The listing below is to be output in its exact form.
__________
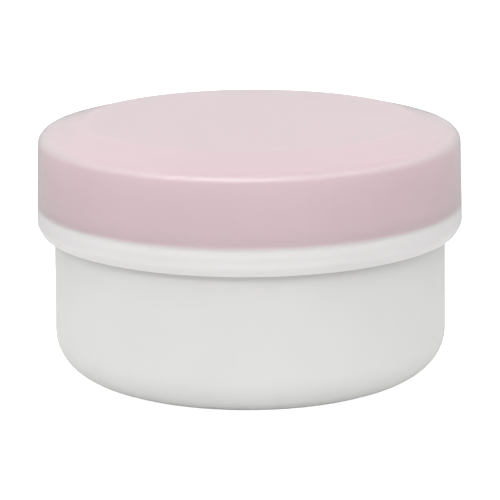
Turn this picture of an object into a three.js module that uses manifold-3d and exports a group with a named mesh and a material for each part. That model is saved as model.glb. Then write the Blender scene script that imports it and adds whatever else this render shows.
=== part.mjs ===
// Cosmetic cream jar, closed: a double-walled white jar with a two-layer screw lid.
// Millimetres, +Z up. The origin is the middle of the base, on the surface that the jar stands on,
// and +Z is the axis that everything is turned about.
import * as THREE from 'three';
import { mergeVertices } from 'three/addons/utils/BufferGeometryUtils.js';
import Module from 'manifold-3d';

const wasm = await Module();
wasm.setup();

// ---------------------------------------------------------------- driving dimensions

const clearance = 0.3;            // between any two pieces that seat on or in each other
const segments = 64;              // flats round each turned piece

// Outer shell of the jar
const body_radius = 28.2;         // at the top of the base rounding
const body_closing_in = 0.25;     // how much smaller the radius is at the shell's top edge
const body_height = 21.95;        // to the shell's top edge
const body_wall = 1.3;
const base_rounding = 5.8;        // the soft turn from the side into the base
const base_thickness = 1.8;
const foot_inner_radius = 17;     // the base stands on a flat ring from here to the rounding
const foot_recess = 0.5;          // the middle of the base is this far off the surface

// Inner cup with its threaded neck
const shoulder_step = 2.1;        // from the body's side in to the neck
const flange_thickness = 1.3;     // the collar that rests on the outer shell
const neck_height = 6.25;         // from the collar to the rim
const neck_wall = 1.6;
const cup_wall = 1.3;
const cup_draft = 0.5;            // the cup's inside is this much narrower at its floor
const cup_rounding = 3;           // where the cup's wall meets its floor
const cup_floor_thickness = 1.2;
const air_gap_below_cup = 1.6;
const spigot_depth = 3.4;         // the band below the collar that centres the cup in the shell
const rim_round = 0.4;

// Thread: one right-handed ridge on the neck and one inside the cap
const thread_lead = 3;            // rise for one turn
const thread_depth = 0.9;
const ridge_root_width = 1.3;
const ridge_crest_width = 0.7;
const ridge_margin = 0.2;         // from each ridge's ends to the edges of its wall
const ridge_fade = 0.12;          // turns over which a ridge's ends sink into the wall
const steps_per_turn = 48;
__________
▶ Finished answer:
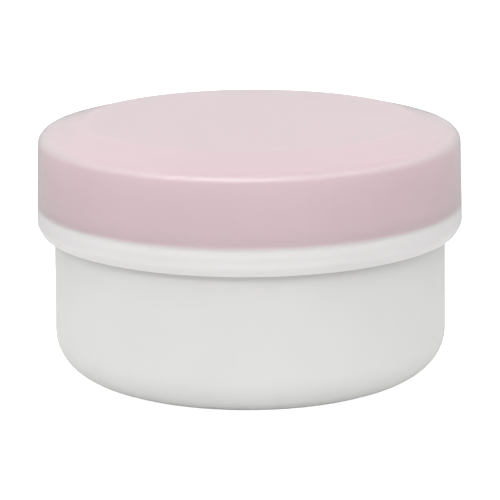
Turn this picture of an object into a three.js module that uses manifold-3d and exports a group with a named mesh and a material for each part. That model is saved as model.glb. Then write the Blender scene script that imports it and adds whatever else this render shows.
=== part.mjs ===
// Cosmetic cream jar, closed: a double-walled white jar with a two-layer screw lid.
// Millimetres, +Z up. The origin is the middle of the base, on the surface that the jar stands on,
// and +Z is the axis that everything is turned about.
import * as THREE from 'three';
import { mergeVertices } from 'three/addons/utils/BufferGeometryUtils.js';
import Module from 'manifold-3d';

const wasm = await Module();
wasm.setup();

// ---------------------------------------------------------------- driving dimensions

const clearance = 0.3;            // between any two pieces that seat on or in each other
const segments = 64;              // flats round each turned piece

// Outer shell of the jar
const body_radius = 28.2;         // at the top of the base rounding
const body_closing_in = 0.25;     // how much smaller the radius is at the shell's top edge
const body_height = 21.95;        // to the shell's top edge
const body_wall = 1.3;
const base_rounding = 5.8;        // the soft turn from the side into the base
const base_thickness = 1.8;
const foot_inner_radius = 17;     // the base stands on a flat ring from here to the rounding
const foot_recess = 0.5;          // the middle of the base is this far off the surface

// Inner cup with its threaded neck
const shoulder_step = 2.1;        // from the body's side in to the neck
const flange_thickness = 1.3;     // the collar that rests on the outer shell
const neck_height = 6.25;         // from the collar to the rim
const neck_wall = 1.6;
const cup_wall = 1.3;
const cup_draft = 0.5;            // the cup's inside is this much narrower at its floor
const cup_rounding = 3;           // where the cup's wall meets its floor
const cup_floor_thickness = 1.2;
const air_gap_below_cup = 1.6;
const spigot_depth = 3.4;         // the band below the collar that centres the cup in the shell
const rim_round = 0.4;

// Thread: one right-handed ridge on the neck and one inside the cap
const thread_lead = 3;            // rise for one turn
const thread_depth = 0.9;
const ridge_root_width = 1.3;
const ridge_crest_width = 0.7;
const ridge_margin = 0.2;         // from each ridge's ends to the edges of its wall
const ridge_fade = 0.12;          // turns over which a ridge's ends sink into the wall
const steps_per_turn = 48;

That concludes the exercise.